The increased risk of cardiovascular disease-related events noted in the interim analysis did not persist after stopping HT, and the risk of deep vein thrombosis and pulmonary embolism also “disappeared,” the investigators said.

In contrast, the risk of all malignancies increased. This was attributed to a rise in the rate of cancers other than breast and colorectal malignancies, primarily lung cancers.

The increased risk of breast cancer noted at the interim analysis did not persist after discontinuing HT. But at the same time, the decreased risk of colorectal cancer also did not persist after discontinuing HT.
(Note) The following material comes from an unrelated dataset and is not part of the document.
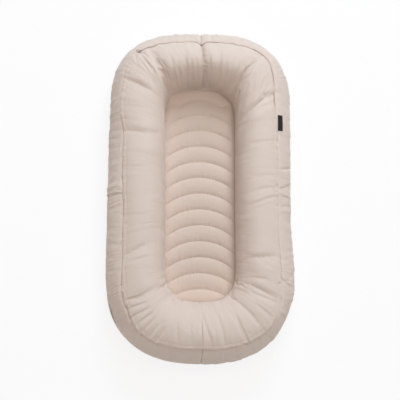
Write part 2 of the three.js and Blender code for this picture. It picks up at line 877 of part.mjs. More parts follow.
// The pull turns on its pin under the slider's bridge, and lies toward the foot at rest.
function pullGeometry() {
  const half = pullThickness / 2;
  const armInner = bridgeWidth / 2 + gap;
  const armOuter = armInner + pullArmWidth;
  const tabStart = bridgeLength / 2 + pullThickness;
  const pin = new THREE.CylinderGeometry(pullPinRadius, pullPinRadius, armOuter * 2, pinSides);
  pin.rotateX(Math.PI / 2);
  const arm = (side) => box(
    -half, half, -half, tabStart + half,
    Math.min(side * armInner, side * armOuter), Math.max(side * armInner, side * armOuter),
  );
  const tab = new THREE.Shape();
  const corner = pullWidth * pullCornerShare;
  tab.moveTo(tabStart, -armOuter);
  tab.lineTo(pullLength - corner, -pullWidth / 2);
  tab.quadraticCurveTo(pullLength, -pullWidth / 2, pullLength, 0);
  tab.quadraticCurveTo(pullLength, pullWidth / 2, pullLength - corner, pullWidth / 2);
  tab.lineTo(tabStart, armOuter);
  const tabSolid = new THREE.ExtrudeGeometry(tab, {
    depth: pullThickness, bevelEnabled: false, curveSegments: pullCurveSteps,
  });
  tabSolid.rotateX(Math.PI / 2);
  tabSolid.rotateZ(Math.PI / 2);
  const turned = centredOn(tabSolid, tabStart);
  return joined([pin, arm(1), arm(-1), turned]);
}

// Puts a flat tab's thickness about the pin's axis, with the tab running from the given distance on.
function centredOn(geometry, start) {
  geometry.computeBoundingBox();
  const { min, max } = geometry.boundingBox;
  geometry.translate(-(min.x + max.x) / 2, start - min.y, -(min.z + max.z) / 2);
  return geometry;
}

function addZip(footPart) {
  const left = { mirrored: true };
  place('zip_tape_upper', sweep(footPart, tapeSection(1), left), zipTapeCloth());
  place('zip_tape_lower', sweep(footPart, tapeSection(-1), left), zipTapeCloth());
  place('zip_coil_upper', sweep(footPart, coilSection(1), left), coilNylon());
  place('zip_coil_lower', sweep(footPart, coilSection(-1), left), coilNylon());

  const stopY = lapJoinPlace - gap - stopLength / 2;
  place('zip_top_stop', stopGeometry(), zincFinish(0xc9c4bb), sideFrame(stopY));
  place('zip_end_stop', stopGeometry(), zincFinish(0xc9c4bb), footMiddleFrame());

  const sliderY = stopY - stopLength / 2 - gap - sliderLength / 2;
  place('zip_slider', sliderGeometry(), zincFinish(0xc4bfb6), sideFrame(sliderY));
  const pull = place('zip_pull', pullGeometry(), zincFinish(0xc4bfb6), sideFrame(sliderY));
  pull.position.x = pullPinPlace;
}

// Label

function addLabel() {
  const ends = [labelPlace - labelLength / 2, labelPlace + labelLength / 2];
  const stations = ends.map((y) => stationAt({ zone: 'side', share: sideShareAt(y) }));
  const section = (station) => {
    const cover = coverSection(station);
    const to = cover.distances[cover.seamIndex] - topSeamHalf;
    const stretch = sectionStretch(cover, to - labelHeight, to);
    return clothStrip(stretch, -gap - labelThickness, labelThickness);
  };
  place('side_label', sweep(stations, section), labelWeave());
}

addBumperPanels();
const zipStations = addSideBand();
addSeamEdges();
addCentreAndBase();
addInnerCushion();
addZip(zipStations);
addLabel();

export default lounger;
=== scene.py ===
"""Infant lounger: a flat quilted lying panel inside one thick, gathered, fibre-filled bumper,
in a cotton cover with a zip."""

import math
from collections import namedtuple

import bpy
import numpy as np
from bpy.props import FloatProperty, FloatVectorProperty, PointerProperty
from mathutils import Matrix, Vector


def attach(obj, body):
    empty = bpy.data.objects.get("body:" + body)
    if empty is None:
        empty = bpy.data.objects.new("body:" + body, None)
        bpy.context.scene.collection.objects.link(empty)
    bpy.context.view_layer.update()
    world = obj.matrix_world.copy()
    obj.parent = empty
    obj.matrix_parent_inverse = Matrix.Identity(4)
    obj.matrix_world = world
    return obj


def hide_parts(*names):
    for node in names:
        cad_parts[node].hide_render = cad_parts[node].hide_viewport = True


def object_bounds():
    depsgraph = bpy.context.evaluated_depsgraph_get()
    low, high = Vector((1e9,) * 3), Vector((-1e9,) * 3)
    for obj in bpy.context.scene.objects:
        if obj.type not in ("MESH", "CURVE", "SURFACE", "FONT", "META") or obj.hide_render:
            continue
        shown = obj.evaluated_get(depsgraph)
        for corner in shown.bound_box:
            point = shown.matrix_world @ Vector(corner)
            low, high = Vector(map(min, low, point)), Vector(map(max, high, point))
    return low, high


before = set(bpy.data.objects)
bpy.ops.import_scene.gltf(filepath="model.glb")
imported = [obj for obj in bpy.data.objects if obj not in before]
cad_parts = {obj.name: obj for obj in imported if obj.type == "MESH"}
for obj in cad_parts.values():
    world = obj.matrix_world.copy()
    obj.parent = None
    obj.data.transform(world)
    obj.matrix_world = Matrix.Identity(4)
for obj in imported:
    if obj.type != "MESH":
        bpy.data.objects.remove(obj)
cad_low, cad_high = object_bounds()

bl_info = {
    "name": "Infant lounger",
    "version": (1, 0, 0),
    "blender": (4, 5, 0),
    "location": "View3D > Sidebar > Lounger",
    "description": "Builds the gathered bumper, side band, quilted panel, zip and label of an infant lounger",
    "category": "Object",
}

MM = 0.001
BODY = "lounger"


# Sizes and colours that a user would change

def length(name, description, default):
    """A length among the sizes."""
    settings = dict(name=name, description=description, default=default)
    return FloatProperty(**settings, subtype="DISTANCE", unit="LENGTH")


def colour(name, description, default):
    """A colour among the finishes."""
    settings = dict(name=name, description=description, default=default)
    return FloatVectorProperty(**settings, subtype="COLOR", size=3, min=0, max=1)


class LoungerSizes(bpy.types.PropertyGroup):
    length: length("Length", "Overall length, head to foot", 0.820)
    head_width: length("Head width", "Width where the head corners start", 0.444)
    foot_width: length("Foot width", "Width where the foot corners start", 0.460)
    height: length("Height", "Height of the bumper's crest", cad_high.z)
    head_corner: length("Head corner", "Length of the rounded head end", 0.185)
    foot_corner: length("Foot corner", "Length of the rounded foot end", 0.195)
    panel_width: length("Panel width", "Width of the lying panel", 0.180)
    panel_corner: length("Panel corner", "Length of the panel's rounded ends", 0.084)
    bumper_at_head: length("Bumper at head", "Width of the bumper at the head end", 0.130)
    bumper_at_foot: length("Bumper at foot", "Width of the bumper at the foot end", 0.146)
    seam_inset: length("Seam inset", "How far the outer seam lies inside the outline at the sides", 0.040)
    seam_inset_ends: length("Seam inset at the ends", "The same, at the two ends", 0.031)
    seam_height: length("Outer seam height", "Height of the outer seam", 0.120)
    inner_seam_height: length("Inner seam height", "Height of the seam round the lying panel", 0.024)
    base_inset: length("Base seam inset", "How far the base seam lies inside the outline", 0.013)
    base_height: length("Base seam height", "Height of the base seam", 0.004)
    cloth: length("Cloth", "Thickness of the cover's cloth with its lining", 0.0016)
    channel_pitch: length("Channel pitch", "Distance between rows of quilting", 0.040)
    channel_radius: length("Channel radius", "Radius of the arched quilting", 0.130)
    border: length("Plain border", "Length of the panel's plain border at the head end", 0.025)
    puff: length("Puff", "Rise of the quilted puffs", 0.0055)
    zip_height: length("Zip height", "Height of the zip's middle", 0.040)
    join_place: length("Lapped join", "Place of the lapped join, toward the head", 0.0)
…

HT's protective effect against fractures also dissipated after the treatment was discontinued. Women who had taken and then stopped HT showed the same risk of hip, vertebral, and other osteoporotic fractures as did women who had taken placebo.

In reference to the risks and benefits reported in the study, Dr. Taylor said the differences between the HT and placebo groups were not statistically significant. He added that the study did not show “important” age breakdown information nor did it distinguish the difference between the effects of combination HT and estrogen-only therapies.

During the intervention phase of the WHI, all-cause mortality was virtually identical between subjects taking HT and those taking placebo. In contrast, during the postintervention phase, mortality was 15% higher among women who had taken and then discontinued HT. Although this difference did not reach statistical significance because of the small number of deaths in the study, it suggests that all-cause mortality did increase after HT, the researchers said.

Overall, the findings show that the risks of HT continue to outweigh benefits. “The global index of risk versus benefit remained essentially unchanged in the postintervention period, maintaining a nominally significant overall 12% increase from baseline” through extended follow-up in the women who had taken HT, Dr. Heiss and his associates said.

The results also indicate that maintaining clinical vigilance for malignancies, particularly lung cancer, is warranted in women who have taken HT, they added.

Dr. Taylor disclosed that he receives honoraria for speaking engagements but was not compensated for speaking at Wyeth's teleconference.